The analogy of this $\alpha$ with a determinant should be clear. Let's make this more precise. Intuitively, there are exactly two rotations about $P_a\cap P_b$ taking $P_b$ to $P_a$; WLOG choose one and call it $R$. Then $R\circ\mathcal P : P_a \to P_a$ has a well-defined determinant. Because $R$ is an isometry, the equation (Int) gives this determinant a clear interpretation as the factor by which $\mathcal P$ scales areas within $P_a$ when they are projected onto $P_b$. Again because $R$ is an isometry we can say $R(p_b) = \pm p_a$; then we see $$ R(\mathcal P(p_a)) = \alpha R(p_b) = \pm\alpha p_a $$ and so $\det(R\circ\mathcal P) = \pm\alpha$ as desired.

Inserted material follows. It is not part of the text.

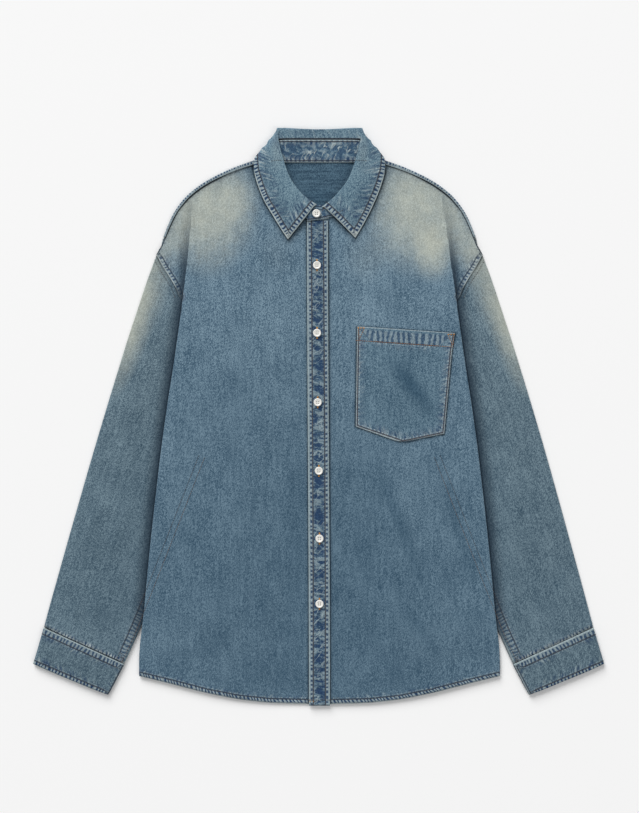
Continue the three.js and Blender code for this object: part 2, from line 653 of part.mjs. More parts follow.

Finally we concern ourselves with $a\cdot b$, which is the factor in the projection of $a$ onto $b$; our last task is to show that this is $\pm\alpha$ since scaling $a$ by an area factor $A$ then gives $b$ a magnitude of $\alpha A$. This is simplest in the formalism of geometric algebra. Let $I$ be our right-handed unit pseudoscalar (i.e. 3-vector). Then $\star B = -BI$ for any bivector $B$, and we will also take it as fact that $\mathcal P(B) = -\form{Bp_b}p_b$ where $\form{\cdot}$ is the scalar part operator. From ($*$) we see that $$ -\form{p_ap_b}p_b = \alpha p_b \implies \alpha = -\form{p_ap_b} = \form{p_aI^2p_b} = \form{(-p_aI)(-p_bI)} = (\star p_a)\cdot(\star p_b) = a\cdot b $$ using the fact that $I^2 = -1$, that $I$ is in the center of the algebra, and that for two vector $x, y$ we have $xy = x\cdot y + x\wedge y$.